Grading students on clerkships is capricious and often based on favoritism. Many have claimed it is also racist -- I have not seen direct evidence of that. Some schools have felt the solution is to have no grades at all. That's absolutely incorrect, and further incentivizes useless research because after all how will dermatology decide who to take? Medical schools have made no effort to develop robust grading systems that predict future performance. We need grades. We need them to actually be useful. No school is properly studying this.
Medical schools trick rich old patients into giving them hundreds of millions of dollars so they can make medical school free, and then they lie and say that that is to increase students going into primary care. Of course, there is no evidence it increases primary care. Orthopedics pays way more than pediatrics whether or not your medical school cost you $400,000 or $0. The future incentive is no different. People don't choose lucrative fields because they have debt, but because it offers higher future lifetime earnings. The real goal of free medical school is to get better applicants which will increase US News and World Report rankings, which is why NYU is ranked much higher than it should be.

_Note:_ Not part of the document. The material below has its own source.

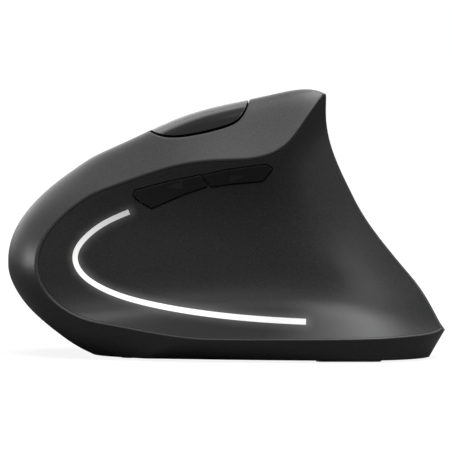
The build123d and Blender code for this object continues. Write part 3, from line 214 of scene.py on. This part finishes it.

# Thumb buttons: two moulded caps in openings along the panel's upper edge, each on the post that
# presses its switch, with a faint printed triangle that points the way it leads. They look matte,
# and their edges are painted slightly pale, partly as rubbing and partly as a painted highlight.
button_plastic = moulded("button_plastic", colour="1d1d1e", roughness=0.4, grain=0.2,
                         grain_size=0.3, edge=0.4, rub_and_highlight=0.5, specular=0.06)
print_slope = 0.19          # the marks lie along the caps, which climb towards the tail
print_length = 4.3 * MM
print_half = 1.15 * MM      # half the width of a mark's blunt end
forward_mark = (-16.1 * MM, 47.7 * MM, 1)    # X and Z of the tip, and which way the body runs
back_mark = (5.5 * MM, 51.0 * MM, -1)
tree = button_plastic.node_tree
shader = tree.nodes["Principled BSDF"]
place = add(tree, "ShaderNodeTexCoord").outputs["Object"]
axes = add(tree, "ShaderNodeSeparateXYZ", {0: place}).outputs
mark = None
for tip_x, tip_z, way in (forward_mark, back_mark):
    run = add(tree, "ShaderNodeMath", {0: axes["X"], 1: -tip_x}).outputs["Value"]
    run = add(tree, "ShaderNodeMath", {0: run, 1: way}, operation="MULTIPLY").outputs["Value"]
    level = add(tree, "ShaderNodeMath", {0: run, 1: way * print_slope, 2: tip_z},
                operation="MULTIPLY_ADD").outputs["Value"]
    off = add(tree, "ShaderNodeMath", {0: axes["Z"], 1: level},
              operation="SUBTRACT").outputs["Value"]
    off = add(tree, "ShaderNodeMath", {0: off}, operation="ABSOLUTE").outputs["Value"]
    half = add(tree, "ShaderNodeMath", {0: run, 1: print_half / print_length},
               operation="MULTIPLY").outputs["Value"]
    inside = add(tree, "ShaderNodeMath", {0: off, 1: half},
                 operation="LESS_THAN").outputs["Value"]
    short = add(tree, "ShaderNodeMath", {0: run, 1: print_length},
                operation="LESS_THAN").outputs["Value"]
    inside = add(tree, "ShaderNodeMath", {0: inside, 1: short},
                 operation="MULTIPLY").outputs["Value"]
    if mark is not None:
        inside = add(tree, "ShaderNodeMath", {0: mark, 1: inside},
                     operation="MAXIMUM").outputs["Value"]
    mark = inside
bare = shader.inputs["Base Color"].links[0].from_socket
printed = add(tree, "ShaderNodeMix", {MIX_SHARE: mark, MIX_A: bare, MIX_B: linear("262627")},
              data_type="RGBA").outputs[MIX_COLOUR]
tree.links.new(printed, shader.inputs["Base Color"])
dress(button_plastic, "forward_button", "back_button")

# Resolution button: a cap of polished black plastic let into the ridge. Its top looks domed and
# mirrors the bright surroundings behind it in a narrow streak. Its rim is painted pale as a
# highlight. Its flank sits in the dark slot round it, so its colour is painted nearly black as
# shade, and it is drawn without shine.
gloss_black = moulded("gloss_black", colour="0b0b0c", roughness=0.16, mottle=0.02, edge=0.35,
                      rub_and_highlight=1.0)
flank_rise = 0.2                         # a face whose normal rises less than this is the flank
top_shine = 0.22
dome_range = (-8.2 * MM, -3.8 * MM)      # Y across the cap, from its thumb edge
dome_share = 0.6
dome_lean = (0, 0.6, 1)                  # the way that the dome turns the normals, up and back
tree = gloss_black.node_tree
shader = tree.nodes["Principled BSDF"]
facing = add(tree, "ShaderNodeNewGeometry").outputs["True Normal"]
rise = add(tree, "ShaderNodeSeparateXYZ", {0: facing}).outputs["Z"]
flank = add(tree, "ShaderNodeMath", {0: rise, 1: flank_rise},
            operation="LESS_THAN").outputs["Value"]
skin = shader.inputs["Base Color"].links[0].from_socket
# The flank's colour is painted shade, nearly black, and its shine is taken away below.
shade = add(tree, "ShaderNodeMix", {MIX_SHARE: flank, MIX_A: skin, MIX_B: linear("030303")},
            data_type="RGBA").outputs[MIX_COLOUR]
place = add(tree, "ShaderNodeTexCoord").outputs["Object"]
across = add(tree, "ShaderNodeSeparateXYZ", {0: place}).outputs["Y"]
crown = add(tree, "ShaderNodeMapRange",
            {"Value": across, "From Min": dome_range[0], "From Max": dome_range[1],
             "To Min": 0.0, "To Max": dome_share}).outputs["Result"]
lift = add(tree, "ShaderNodeVectorMath", {0: dome_lean, "Scale": crown},
           operation="SCALE").outputs["Vector"]
flat = shader.inputs["Normal"].links[0].from_socket
bent = add(tree, "ShaderNodeVectorMath", {0: flat, 1: lift}, operation="ADD").outputs["Vector"]
domed = add(tree, "ShaderNodeVectorMath", {0: bent}, operation="NORMALIZE").outputs["Vector"]
shine = add(tree, "ShaderNodeMapRange",
            {"Value": flank, "To Min": top_shine, "To Max": 0.0}).outputs["Result"]
tree.links.new(shade, shader.inputs["Base Color"])
tree.links.new(domed, shader.inputs["Normal"])
tree.links.new(shine, shader.inputs["Specular IOR Level"])
dress(gloss_black, "dpi_button")

# Wheel strip: a bar of polished black plastic between the click keys, with a slot for the wheel.
# It stands on two posts of the frame, and looks like the resolution button with crisper edges.
strip_gloss = moulded("strip_gloss", colour="0e0e0f", roughness=0.12, mottle=0.02, edge=0.2)
dress(strip_gloss, "wheel_strip")

# Light guide: a strip of milky diffuser plastic let into the panel and lit by LEDs behind it. It
# looks white and almost even, and weaker towards both of its ends.
milk_width = 11.11 * MM                  # soft clouds of the milky plastic
milk_range = (0.9, 1.1)
lit_diffuser, tree, shader = new_material("lit_diffuser")
place = add(tree, "ShaderNodeTexCoord").outputs["Object"]
cloud = add(tree, "ShaderNodeTexNoise", {"Vector": place, "Scale": 1 / milk_width}).outputs["Fac"]
level = add(tree, "ShaderNodeMapRange",
            {"Value": cloud, "To Min": milk_range[0], "To Max": milk_range[1]}).outputs["Result"]
level = add(tree, "ShaderNodeMath", {0: level, 1: lit_share(tree, place)},
            operation="MULTIPLY").outputs["Value"]
shader.inputs["Base Color"].default_value = linear("4c4c4a")
shader.inputs["Roughness"].default_value = 0.5
shader.inputs["Emission Color"].default_value = linear("ffffff")
tree.links.new(level, shader.inputs["Emission Strength"])
dress(lit_diffuser, "light_guide")

# Inner frame, wheel cradle, base plate and battery door: moulded in dark plastic, plain and
# slightly rough. The frame stands on the base, the cradle sinks in the frame for the middle
# click, and the door fits into the base.
frame_plastic = moulded("frame_plastic", colour="1f2022", roughness=0.5, grain=0.2)
dress(frame_plastic, "inner_frame", "wheel_cradle", "base_plate", "battery_door")

# Switches, encoder, chips, power switch and receiver body: small moulded housings, soldered to
# their boards or clipped in. They are smoother and blacker than the frame.
switch_plastic = moulded("switch_plastic", colour="151517", roughness=0.4, grain=0.1)
dress(switch_plastic, "wheel_encoder", "left_microswitch", "right_microswitch", "middle_tact",
      "forward_tact", "back_tact", "dpi_tact", "radio_chip", "optical_sensor",
      "power_switch_body", "power_switch_knob", "usb_receiver_body")

# Circuit boards: glass-fibre sheets cut to shape and set on bosses and posts, under a green
# solder mask that looks satin and cloudy.
solder_mask = moulded("solder_mask", colour="1d4a31", roughness=0.35, mottle=0.15,
                      grain_size=0.5)
dress(solder_mask, "switch_board", "side_button_board", "dpi_board", "led_boards", "main_board")

# LEDs: small packages of pale yellow resin, smooth and a little shiny. Each is soldered to a
# small board of its own and faces the back of the light guide.
led_package = moulded("led_package", colour="e8e4cc", roughness=0.3)
dress(led_package, "leds")

# Wheel: a ribbed tyre of dull black rubber, stretched over a hub that is moulded in smoother grey
# plastic.
ribbed_rubber = moulded("ribbed_rubber", colour="1a1a1b", roughness=0.75, grain=0.4,
                        grain_size=0.15)
hub_plastic = moulded("hub_plastic", colour="38393b", roughness=0.4, grain=0.1)
dress(ribbed_rubber, "wheel_tyre")
dress(hub_plastic, "wheel_hub")

# Wheel axle, battery contacts and springs, and the receiver's plug: turned, wound or stamped
# steel under bright plating, with a soft metal shine.
plated_steel = moulded("plated_steel", colour="b4b6b8", roughness=0.28, mottle=0.03,
                       metallic=1.0)
dress(plated_steel, "wheel_axle", "battery_contacts", "battery_springs", "usb_receiver_plug")

# Batteries: two AAA cells that lie in the base's bay between their contacts. A plain blue film is
# shrunk round each, and looks glossy.
cell_wrap = moulded("cell_wrap", colour="2f4a63", roughness=0.3, mottle=0.04, coat=0.3)
dress(cell_wrap, "battery_1", "battery_2")

# Sensor lens: one clear moulding that sits under the optical sensor, in the base's window. It is
# polished, so that it is seen through.
clear_lens, tree, shader = new_material("clear_lens")
shader.inputs["Base Color"].default_value = linear("e6ecee")
shader.inputs["Transmission Weight"].default_value = 0.9
shader.inputs["Roughness"].default_value = 0.05
dress(clear_lens, "sensor_lens")

# Glide feet: pads cut from a sheet of slick pale plastic and stuck into the base plate's beds.
# They look smooth and a little shiny.
glide_plastic = moulded("glide_plastic", colour="cfcfcc", roughness=0.3, mottle=0.04)
dress(glide_plastic, "glide_feet")

# Screws: zinc-plated steel, greyer and duller than the contacts. They hold the base plate to the
# shell, and the boards to their bosses.
screw_steel = moulded("screw_steel", colour="6a6c6f", roughness=0.35, mottle=0.08, metallic=1.0)
dress(screw_steel, "shell_screws", "board_screws")

# Floor: a plain pale sheet that takes the mouse's soft shadow. The camera sees it glow white, and
# a little less near the mouse, so that the shadow is kept. It lies just under the feet, so that
# no two faces lie in one plane.
floor_half = 4.0
floor_drop = 0.05 * MM
sheet_cloud = 166.7 * MM                 # soft clouds of the sheet's grey
glow_range = (70 * MM, 250 * MM)         # distance from the mouse's middle
near_glow, far_glow = 0.9, 1.0
floor_mesh = bpy.data.meshes.new("floor")
corners = [(-floor_half, -floor_half, 0), (floor_half, -floor_half, 0),
           (floor_half, floor_half, 0), (-floor_half, floor_half, 0)]
floor_mesh.from_pydata(corners, [], [(0, 1, 2, 3)])
floor = bpy.data.objects.new("floor", floor_mesh)
floor.location.z = -floor_drop
bpy.context.scene.collection.objects.link(floor)
pale_floor, tree, shader = new_material("pale_floor")
place = add(tree, "ShaderNodeTexCoord").outputs["Object"]
cloud = add(tree, "ShaderNodeTexNoise",
            {"Vector": place, "Scale": 1 / sheet_cloud}).outputs["Fac"]
tone = add(tree, "ShaderNodeMix",
           {MIX_SHARE: cloud, MIX_A: linear("868686"), MIX_B: linear("8c8c8c")},
           data_type="RGBA").outputs[MIX_COLOUR]
seen = add(tree, "ShaderNodeLightPath").outputs["Is Camera Ray"]
away = add(tree, "ShaderNodeVectorMath", {0: place}, operation="LENGTH").outputs["Value"]
spread = add(tree, "ShaderNodeMapRange",
             {"Value": away, "From Min": glow_range[0], "From Max": glow_range[1],
              "To Min": near_glow, "To Max": far_glow}).outputs["Result"]
glow = add(tree, "ShaderNodeMath", {0: seen, 1: spread}, operation="MULTIPLY").outputs["Value"]
shader.inputs["Roughness"].default_value = 0.9
shader.inputs["Specular IOR Level"].default_value = 0.0
shader.inputs["Emission Color"].default_value = linear("ffffff")
tree.links.new(tone, shader.inputs["Base Color"])
tree.links.new(glow, shader.inputs["Emission Strength"])
floor_mesh.materials.append(pale_floor)

# Studio surroundings: white where the camera sees them, directly, in gloss or through the clear
# lens, and dim as a light, so that the lamps shape the mouse.
ambient_light, backdrop_white = 0.03, 1.0
world = bpy.data.worlds.new("studio")
bpy.context.scene.world = world
world.use_nodes = True
tree = world.node_tree
backdrop = tree.nodes["Background"]
path = add(tree, "ShaderNodeLightPath").outputs
seen = add(tree, "ShaderNodeMath", {0: path["Is Camera Ray"], 1: path["Is Glossy Ray"]},
           operation="MAXIMUM").outputs["Value"]
seen = add(tree, "ShaderNodeMath", {0: seen, 1: path["Is Transmission Ray"]},
           operation="MAXIMUM").outputs["Value"]
strength = add(tree, "ShaderNodeMapRange",
               {"Value": seen, "To Min": ambient_light,
                "To Max": backdrop_white}).outputs["Result"]
backdrop.inputs["Color"].default_value = linear("ffffff")
tree.links.new(strength, backdrop.inputs["Strength"])

# Studio lamps: rectangular soft boxes round the mouse, all turned to its middle. Places are in
# metres, sizes are width and height in metres, and powers are in watts.
mouse_middle = Vector((0, 0, 0.04))


def soft_box(name, place, size, power, mirrored=True, fills=True):
    """A lamp that shows in gloss unless mirrored is off, and lights matte skin unless fills is."""
    light = bpy.data.lights.new(name, "AREA")
    light.shape = "RECTANGLE"
    light.size, light.size_y = size
    light.energy = power
    box = bpy.data.objects.new(name, light)
    box.location = place
    box.rotation_euler = (mouse_middle - Vector(place)).to_track_quat("-Z", "Y").to_euler()
    box.visible_glossy = mirrored
    box.visible_diffuse = fills
    bpy.context.scene.collection.objects.link(box)


# The first two light the side from above, and the tail's flare mirrors the second. The others
# only make highlights, on the ridge band, on the resolution button and on the nose.
soft_box("key_box", place=(-0.09, -0.39, 0.56), size=(0.35, 0.3), power=2.8, mirrored=False)
soft_box("flare_box", place=(0.22, -0.32, 0.57), size=(0.3, 0.4), power=2.7)
soft_box("crest_box", place=(0.06, 0.1, 0.66), size=(0.1, 0.46), power=3.8, fills=False)
soft_box("back_panel", place=(-0.12, 0.5, 0.36), size=(0.8, 0.6), power=2.6, fills=False)
soft_box("nose_box", place=(-0.6, -0.08, 0.05), size=(0.26, 0.26), power=3.6, fills=False)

Overall, I think students are abused by the current system. A greater focus on wellness or work-life balance will solve none of these concerns. Wellness is a misplaced effort to try to appear to be doing something, while not addressing any of the core issues. Students are angry, and rightfully so, but calling in fake sick is not the solution, but a different problem entirely.
We take smart people, make them jump through irrelevant hoops, teach them irrelevant information, grade them by unproven and irrelevant metrics, incentivize fields in a haphazard and illogical ways, force them to do useless research, and then try to make it better by giving them 4 half days a month they can take off for any reason (mental health days).
I can not imagine anything worse. Next up… residency.
Just graduated medical school. While my perspective is still fresh, I would agree with some, but not all, of your points as they would apply to my medical education thus far. The most salient point for me was #6- clerkships, but maybe not for the reasons you mentioned. I found my preceptors and clerkship directors to be disinterested in teaching and nearly unwilling to foster learning while on rotation. I am not a passive student - I put in the work, did the reading, engaged with the material of my rotation. But my preceptors were burnt out, exhausted from long days of patient care, and not reimbursed for their teaching time and thus let it fall to the wayside. This was by far the most disappointing aspect of my education.
Man VP takes on another huge subject with vigor and insight. Once again I am in agreement with his assertions. I have never understood the non-sensical rationale of answering questions in largely irrelevant basic science topics as appropriate criteria to select students for admission to medical school. It does test dogged persistence, which is the most common quality successful applicants share. It in no way however tests the most important element all great physicians possess, the ability to understand what makes people tick. Unless this basic insight is addressed the profession will continue to select students who perhaps demonstrate scientific acumen but who lack the fundamental skills a great clinician requires. We need to stop perpetuating the myth that medicine is more science than art. That day is a long way off.